> **CAD and scene scripts**:
>>>
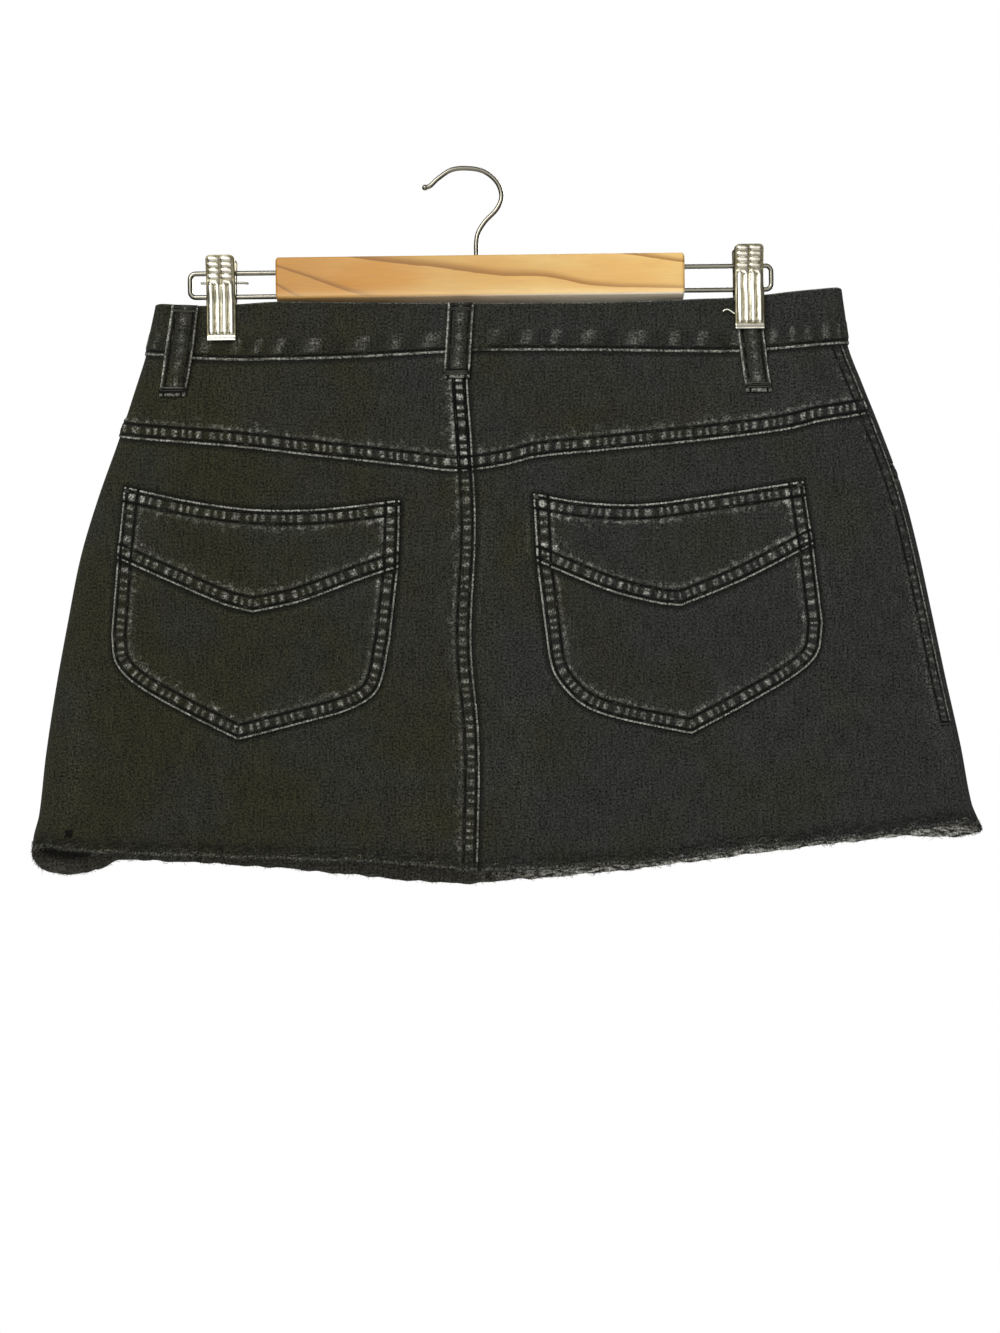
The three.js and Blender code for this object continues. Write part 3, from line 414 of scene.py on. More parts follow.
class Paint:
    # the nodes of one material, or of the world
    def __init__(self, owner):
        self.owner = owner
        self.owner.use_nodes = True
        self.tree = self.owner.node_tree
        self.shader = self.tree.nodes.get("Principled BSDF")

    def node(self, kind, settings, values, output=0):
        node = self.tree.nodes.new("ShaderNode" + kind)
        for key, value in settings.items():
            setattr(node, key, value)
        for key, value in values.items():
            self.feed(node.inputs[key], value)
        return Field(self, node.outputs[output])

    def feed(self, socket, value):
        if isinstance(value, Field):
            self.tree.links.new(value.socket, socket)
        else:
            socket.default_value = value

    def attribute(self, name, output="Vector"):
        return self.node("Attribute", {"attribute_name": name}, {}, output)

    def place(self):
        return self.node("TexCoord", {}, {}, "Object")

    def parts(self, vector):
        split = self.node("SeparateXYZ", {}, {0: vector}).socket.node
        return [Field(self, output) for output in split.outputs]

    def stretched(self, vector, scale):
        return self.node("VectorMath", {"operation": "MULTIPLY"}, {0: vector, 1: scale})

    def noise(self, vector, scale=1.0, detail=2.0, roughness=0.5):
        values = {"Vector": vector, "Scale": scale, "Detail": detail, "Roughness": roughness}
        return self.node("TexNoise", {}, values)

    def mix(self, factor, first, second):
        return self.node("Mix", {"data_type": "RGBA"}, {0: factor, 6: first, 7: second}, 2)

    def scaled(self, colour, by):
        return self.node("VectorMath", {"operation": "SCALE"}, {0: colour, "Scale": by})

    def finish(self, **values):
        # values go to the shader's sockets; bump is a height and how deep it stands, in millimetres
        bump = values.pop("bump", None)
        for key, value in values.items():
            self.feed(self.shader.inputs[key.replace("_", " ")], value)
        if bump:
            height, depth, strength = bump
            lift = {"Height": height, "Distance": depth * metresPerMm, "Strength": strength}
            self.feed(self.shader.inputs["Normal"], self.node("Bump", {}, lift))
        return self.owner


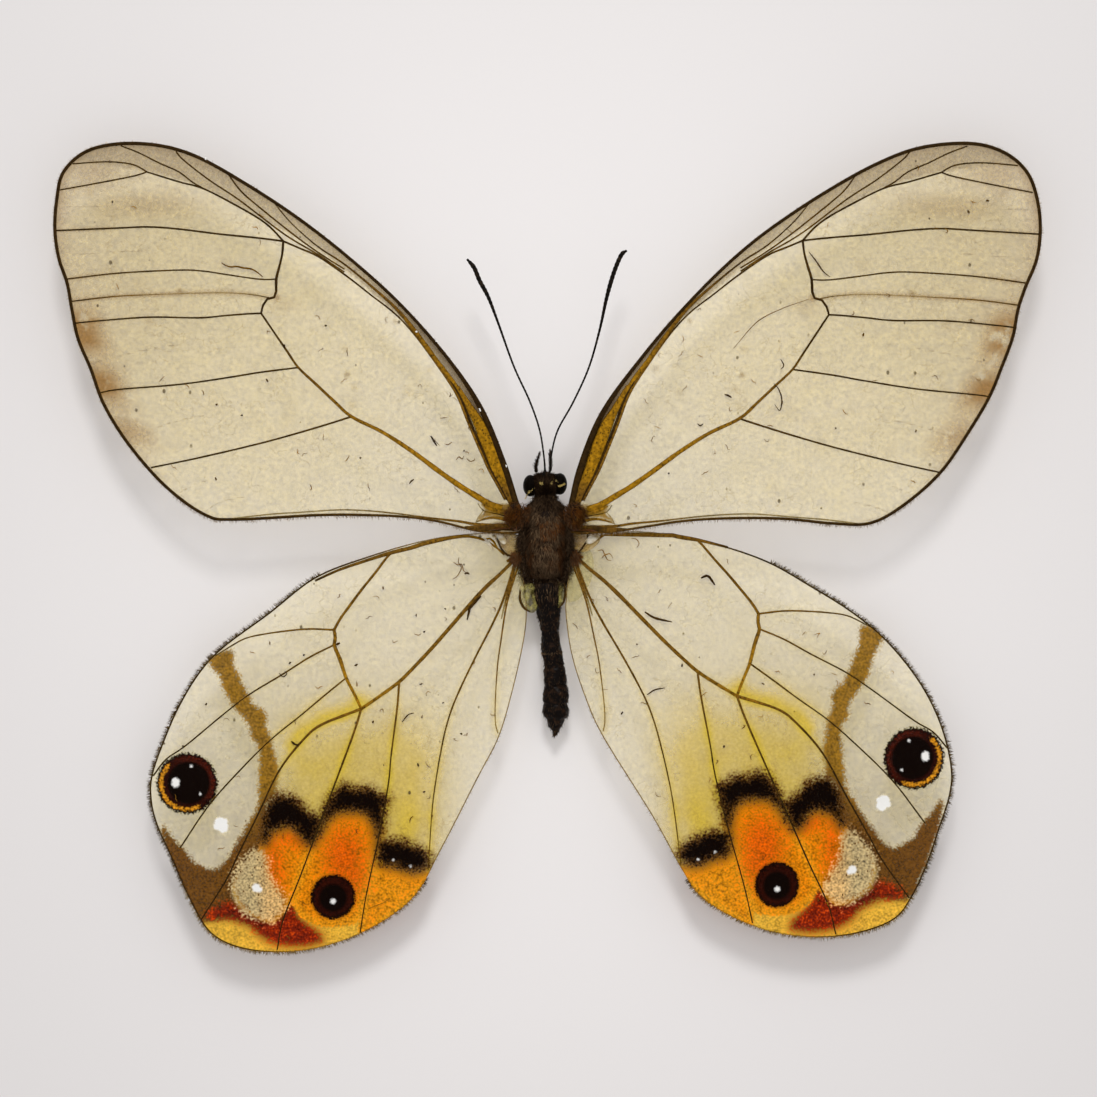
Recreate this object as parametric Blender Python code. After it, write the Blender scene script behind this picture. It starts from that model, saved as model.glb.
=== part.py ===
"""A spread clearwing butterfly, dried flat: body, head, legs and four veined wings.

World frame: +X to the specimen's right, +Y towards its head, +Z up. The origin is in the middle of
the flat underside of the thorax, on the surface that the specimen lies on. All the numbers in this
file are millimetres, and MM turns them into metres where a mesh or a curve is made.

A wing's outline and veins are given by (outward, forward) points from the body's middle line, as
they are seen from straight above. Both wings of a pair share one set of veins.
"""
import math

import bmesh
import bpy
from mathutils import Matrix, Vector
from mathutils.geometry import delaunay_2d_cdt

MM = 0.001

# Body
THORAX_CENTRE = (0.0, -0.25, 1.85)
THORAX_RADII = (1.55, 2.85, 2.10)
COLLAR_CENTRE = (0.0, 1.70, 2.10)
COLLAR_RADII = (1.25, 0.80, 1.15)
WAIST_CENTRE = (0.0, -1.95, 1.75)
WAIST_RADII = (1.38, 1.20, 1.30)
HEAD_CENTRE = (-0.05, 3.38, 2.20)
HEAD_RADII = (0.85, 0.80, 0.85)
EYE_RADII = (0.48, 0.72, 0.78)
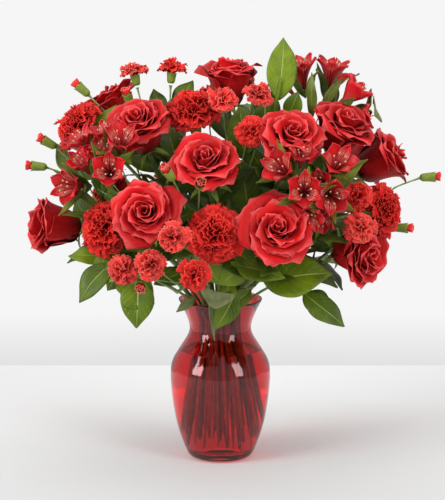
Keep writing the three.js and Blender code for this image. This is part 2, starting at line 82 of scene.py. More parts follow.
<<<
Beginning at the top of the data, please return every line until and including the line containing "return Field(self, node.outputs[output])", copied exactly, and nothing past it.

> **Expected answer**:
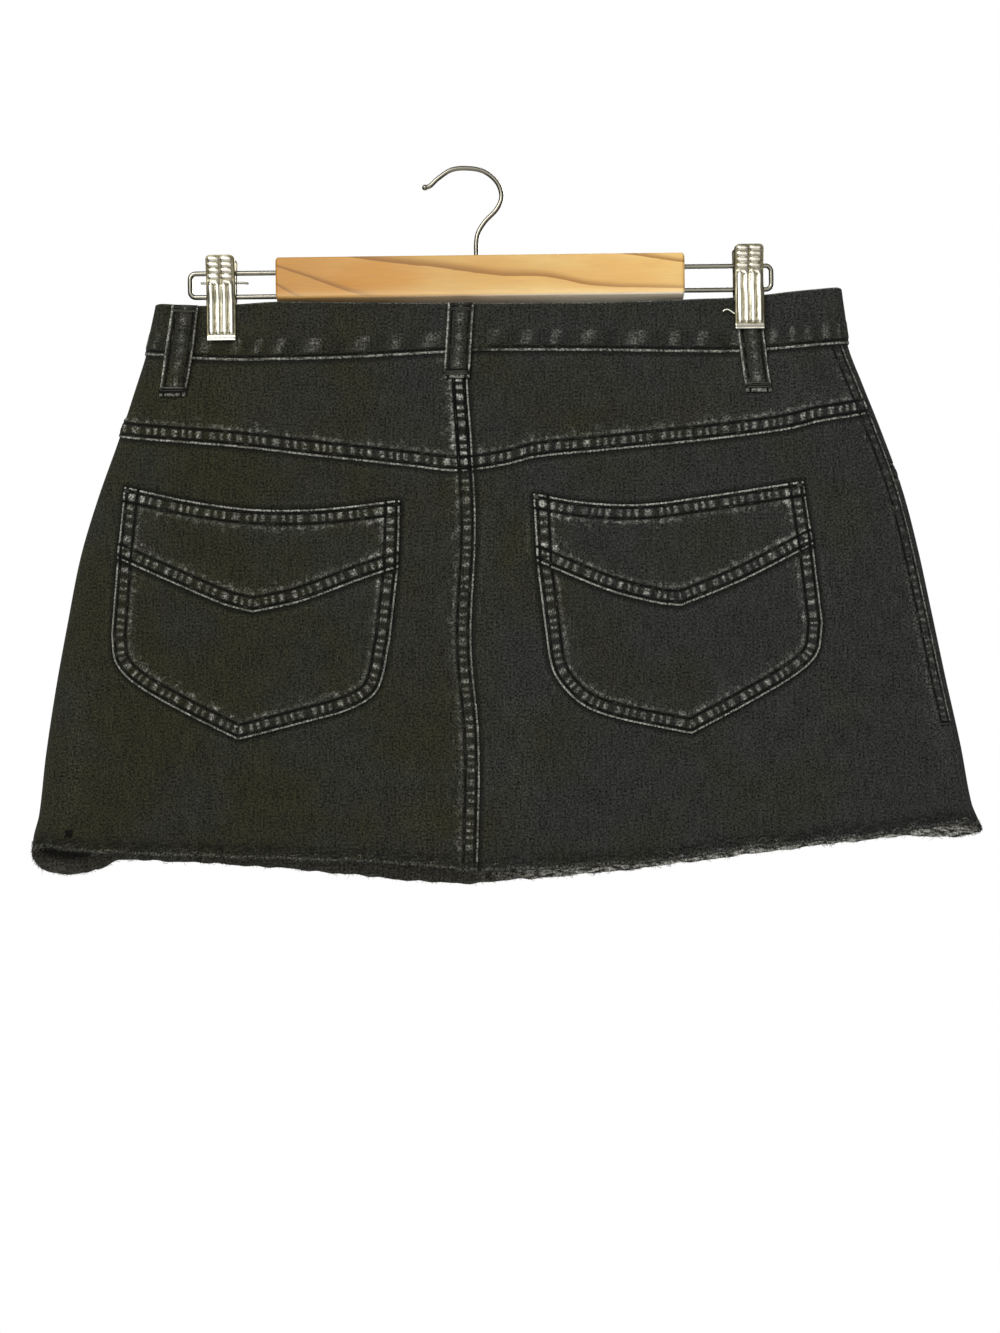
The three.js and Blender code for this object continues. Write part 3, from line 414 of scene.py on. More parts follow.
class Paint:
    # the nodes of one material, or of the world
    def __init__(self, owner):
        self.owner = owner
        self.owner.use_nodes = True
        self.tree = self.owner.node_tree
        self.shader = self.tree.nodes.get("Principled BSDF")

    def node(self, kind, settings, values, output=0):
        node = self.tree.nodes.new("ShaderNode" + kind)
        for key, value in settings.items():
            setattr(node, key, value)
        for key, value in values.items():
            self.feed(node.inputs[key], value)
        return Field(self, node.outputs[output])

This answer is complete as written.